* GIVEN REQUEST
Type out every line below exactly as it reads.

* LISTING
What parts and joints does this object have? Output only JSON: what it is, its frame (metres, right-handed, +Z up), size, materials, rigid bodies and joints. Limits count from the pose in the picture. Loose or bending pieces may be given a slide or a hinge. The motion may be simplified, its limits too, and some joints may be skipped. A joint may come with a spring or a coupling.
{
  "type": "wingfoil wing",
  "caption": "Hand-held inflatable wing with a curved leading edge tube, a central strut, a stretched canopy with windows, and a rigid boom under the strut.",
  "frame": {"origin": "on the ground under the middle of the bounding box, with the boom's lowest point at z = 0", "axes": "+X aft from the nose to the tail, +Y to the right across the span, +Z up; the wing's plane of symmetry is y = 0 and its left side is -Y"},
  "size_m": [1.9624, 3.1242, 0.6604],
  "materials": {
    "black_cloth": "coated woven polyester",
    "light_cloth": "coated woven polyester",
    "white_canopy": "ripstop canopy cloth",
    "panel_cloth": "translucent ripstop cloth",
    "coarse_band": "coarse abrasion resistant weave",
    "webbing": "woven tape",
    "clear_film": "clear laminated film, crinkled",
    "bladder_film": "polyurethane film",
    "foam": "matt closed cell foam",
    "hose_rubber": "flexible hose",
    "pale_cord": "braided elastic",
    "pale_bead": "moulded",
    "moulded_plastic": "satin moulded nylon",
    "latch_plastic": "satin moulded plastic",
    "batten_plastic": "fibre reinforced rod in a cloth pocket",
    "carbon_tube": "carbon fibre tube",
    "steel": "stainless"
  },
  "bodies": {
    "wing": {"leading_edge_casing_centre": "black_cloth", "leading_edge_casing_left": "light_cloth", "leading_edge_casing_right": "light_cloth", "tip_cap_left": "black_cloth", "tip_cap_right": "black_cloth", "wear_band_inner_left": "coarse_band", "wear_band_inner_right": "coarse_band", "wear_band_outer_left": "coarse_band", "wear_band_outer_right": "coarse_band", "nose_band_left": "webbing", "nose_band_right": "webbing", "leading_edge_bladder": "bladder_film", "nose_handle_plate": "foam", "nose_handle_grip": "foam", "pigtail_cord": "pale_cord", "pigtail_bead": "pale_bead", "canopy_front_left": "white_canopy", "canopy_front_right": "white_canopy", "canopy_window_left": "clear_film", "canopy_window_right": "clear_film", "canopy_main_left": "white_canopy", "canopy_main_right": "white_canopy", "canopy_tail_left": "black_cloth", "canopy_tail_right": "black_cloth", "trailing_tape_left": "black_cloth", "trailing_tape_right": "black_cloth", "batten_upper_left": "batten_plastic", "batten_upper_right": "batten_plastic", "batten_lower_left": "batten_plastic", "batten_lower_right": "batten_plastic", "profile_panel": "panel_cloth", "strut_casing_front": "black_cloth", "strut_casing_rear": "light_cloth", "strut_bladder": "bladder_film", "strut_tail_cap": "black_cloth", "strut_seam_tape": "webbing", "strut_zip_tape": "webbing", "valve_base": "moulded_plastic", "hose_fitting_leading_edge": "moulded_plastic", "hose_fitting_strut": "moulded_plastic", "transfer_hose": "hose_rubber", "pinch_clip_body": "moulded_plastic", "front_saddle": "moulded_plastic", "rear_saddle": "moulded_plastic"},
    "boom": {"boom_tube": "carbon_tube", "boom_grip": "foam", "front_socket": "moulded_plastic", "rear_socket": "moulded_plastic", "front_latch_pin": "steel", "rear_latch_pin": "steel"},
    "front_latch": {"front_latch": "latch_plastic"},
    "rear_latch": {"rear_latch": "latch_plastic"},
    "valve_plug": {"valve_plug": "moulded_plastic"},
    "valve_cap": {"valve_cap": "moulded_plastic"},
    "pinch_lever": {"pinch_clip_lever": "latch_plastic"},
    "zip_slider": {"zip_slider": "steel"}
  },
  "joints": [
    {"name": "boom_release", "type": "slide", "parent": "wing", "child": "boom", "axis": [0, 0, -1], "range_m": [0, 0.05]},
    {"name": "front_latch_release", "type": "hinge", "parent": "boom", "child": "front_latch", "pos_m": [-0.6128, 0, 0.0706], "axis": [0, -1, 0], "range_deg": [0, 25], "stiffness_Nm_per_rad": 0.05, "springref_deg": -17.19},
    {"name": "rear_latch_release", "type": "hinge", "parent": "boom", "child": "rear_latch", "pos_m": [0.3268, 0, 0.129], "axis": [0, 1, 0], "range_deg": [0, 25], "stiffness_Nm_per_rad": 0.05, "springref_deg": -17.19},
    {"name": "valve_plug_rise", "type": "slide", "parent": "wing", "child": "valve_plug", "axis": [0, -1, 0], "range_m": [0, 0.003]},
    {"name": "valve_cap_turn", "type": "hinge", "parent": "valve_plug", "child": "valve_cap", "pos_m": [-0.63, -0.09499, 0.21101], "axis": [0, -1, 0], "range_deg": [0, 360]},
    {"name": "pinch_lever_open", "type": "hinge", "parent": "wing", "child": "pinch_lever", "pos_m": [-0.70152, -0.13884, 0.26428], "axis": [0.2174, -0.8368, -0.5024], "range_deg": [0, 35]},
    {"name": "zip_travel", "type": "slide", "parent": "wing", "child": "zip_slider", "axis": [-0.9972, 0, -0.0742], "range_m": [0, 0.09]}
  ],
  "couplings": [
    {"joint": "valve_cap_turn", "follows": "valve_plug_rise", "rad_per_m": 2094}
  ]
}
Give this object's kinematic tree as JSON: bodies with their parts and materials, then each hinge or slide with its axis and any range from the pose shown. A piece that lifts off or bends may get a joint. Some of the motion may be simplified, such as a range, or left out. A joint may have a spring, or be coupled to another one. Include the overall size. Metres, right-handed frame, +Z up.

* THE OUTPUT
What parts and joints does this object have? Output only JSON: what it is, its frame (metres, right-handed, +Z up), size, materials, rigid bodies and joints. Limits count from the pose in the picture. Loose or bending pieces may be given a slide or a hinge. The motion may be simplified, its limits too, and some joints may be skipped. A joint may come with a spring or a coupling.
{
  "type": "wingfoil wing",
  "caption": "Hand-held inflatable wing with a curved leading edge tube, a central strut, a stretched canopy with windows, and a rigid boom under the strut.",
  "frame": {"origin": "on the ground under the middle of the bounding box, with the boom's lowest point at z = 0", "axes": "+X aft from the nose to the tail, +Y to the right across the span, +Z up; the wing's plane of symmetry is y = 0 and its left side is -Y"},
  "size_m": [1.9624, 3.1242, 0.6604],
  "materials": {
    "black_cloth": "coated woven polyester",
    "light_cloth": "coated woven polyester",
    "white_canopy": "ripstop canopy cloth",
    "panel_cloth": "translucent ripstop cloth",
    "coarse_band": "coarse abrasion resistant weave",
    "webbing": "woven tape",
    "clear_film": "clear laminated film, crinkled",
    "bladder_film": "polyurethane film",
    "foam": "matt closed cell foam",
    "hose_rubber": "flexible hose",
    "pale_cord": "braided elastic",
    "pale_bead": "moulded",
    "moulded_plastic": "satin moulded nylon",
    "latch_plastic": "satin moulded plastic",
    "batten_plastic": "fibre reinforced rod in a cloth pocket",
    "carbon_tube": "carbon fibre tube",
    "steel": "stainless"
  },
  "bodies": {
    "wing": {"leading_edge_casing_centre": "black_cloth", "leading_edge_casing_left": "light_cloth", "leading_edge_casing_right": "light_cloth", "tip_cap_left": "black_cloth", "tip_cap_right": "black_cloth", "wear_band_inner_left": "coarse_band", "wear_band_inner_right": "coarse_band", "wear_band_outer_left": "coarse_band", "wear_band_outer_right": "coarse_band", "nose_band_left": "webbing", "nose_band_right": "webbing", "leading_edge_bladder": "bladder_film", "nose_handle_plate": "foam", "nose_handle_grip": "foam", "pigtail_cord": "pale_cord", "pigtail_bead": "pale_bead", "canopy_front_left": "white_canopy", "canopy_front_right": "white_canopy", "canopy_window_left": "clear_film", "canopy_window_right": "clear_film", "canopy_main_left": "white_canopy", "canopy_main_right": "white_canopy", "canopy_tail_left": "black_cloth", "canopy_tail_right": "black_cloth", "trailing_tape_left": "black_cloth", "trailing_tape_right": "black_cloth", "batten_upper_left": "batten_plastic", "batten_upper_right": "batten_plastic", "batten_lower_left": "batten_plastic", "batten_lower_right": "batten_plastic", "profile_panel": "panel_cloth", "strut_casing_front": "black_cloth", "strut_casing_rear": "light_cloth", "strut_bladder": "bladder_film", "strut_tail_cap": "black_cloth", "strut_seam_tape": "webbing", "strut_zip_tape": "webbing", "valve_base": "moulded_plastic", "hose_fitting_leading_edge": "moulded_plastic", "hose_fitting_strut": "moulded_plastic", "transfer_hose": "hose_rubber", "pinch_clip_body": "moulded_plastic", "front_saddle": "moulded_plastic", "rear_saddle": "moulded_plastic"},
    "boom": {"boom_tube": "carbon_tube", "boom_grip": "foam", "front_socket": "moulded_plastic", "rear_socket": "moulded_plastic", "front_latch_pin": "steel", "rear_latch_pin": "steel"},
    "front_latch": {"front_latch": "latch_plastic"},
    "rear_latch": {"rear_latch": "latch_plastic"},
    "valve_plug": {"valve_plug": "moulded_plastic"},
    "valve_cap": {"valve_cap": "moulded_plastic"},
    "pinch_lever": {"pinch_clip_lever": "latch_plastic"},
    "zip_slider": {"zip_slider": "steel"}
  },
  "joints": [
    {"name": "boom_release", "type": "slide", "parent": "wing", "child": "boom", "axis": [0, 0, -1], "range_m": [0, 0.05]},
    {"name": "front_latch_release", "type": "hinge", "parent": "boom", "child": "front_latch", "pos_m": [-0.6128, 0, 0.0706], "axis": [0, -1, 0], "range_deg": [0, 25], "stiffness_Nm_per_rad": 0.05, "springref_deg": -17.19},
    {"name": "rear_latch_release", "type": "hinge", "parent": "boom", "child": "rear_latch", "pos_m": [0.3268, 0, 0.129], "axis": [0, 1, 0], "range_deg": [0, 25], "stiffness_Nm_per_rad": 0.05, "springref_deg": -17.19},
    {"name": "valve_plug_rise", "type": "slide", "parent": "wing", "child": "valve_plug", "axis": [0, -1, 0], "range_m": [0, 0.003]},
    {"name": "valve_cap_turn", "type": "hinge", "parent": "valve_plug", "child": "valve_cap", "pos_m": [-0.63, -0.09499, 0.21101], "axis": [0, -1, 0], "range_deg": [0, 360]},
    {"name": "pinch_lever_open", "type": "hinge", "parent": "wing", "child": "pinch_lever", "pos_m": [-0.70152, -0.13884, 0.26428], "axis": [0.2174, -0.8368, -0.5024], "range_deg": [0, 35]},
    {"name": "zip_travel", "type": "slide", "parent": "wing", "child": "zip_slider", "axis": [-0.9972, 0, -0.0742], "range_m": [0, 0.09]}
  ],
  "couplings": [
    {"joint": "valve_cap_turn", "follows": "valve_plug_rise", "rad_per_m": 2094}
  ]
}
Give this object's kinematic tree as JSON: bodies with their parts and materials, then each hinge or slide with its axis and any range from the pose shown. A piece that lifts off or bends may get a joint. Some of the motion may be simplified, such as a range, or left out. A joint may have a spring, or be coupled to another one. Include the overall size. Metres, right-handed frame, +Z up.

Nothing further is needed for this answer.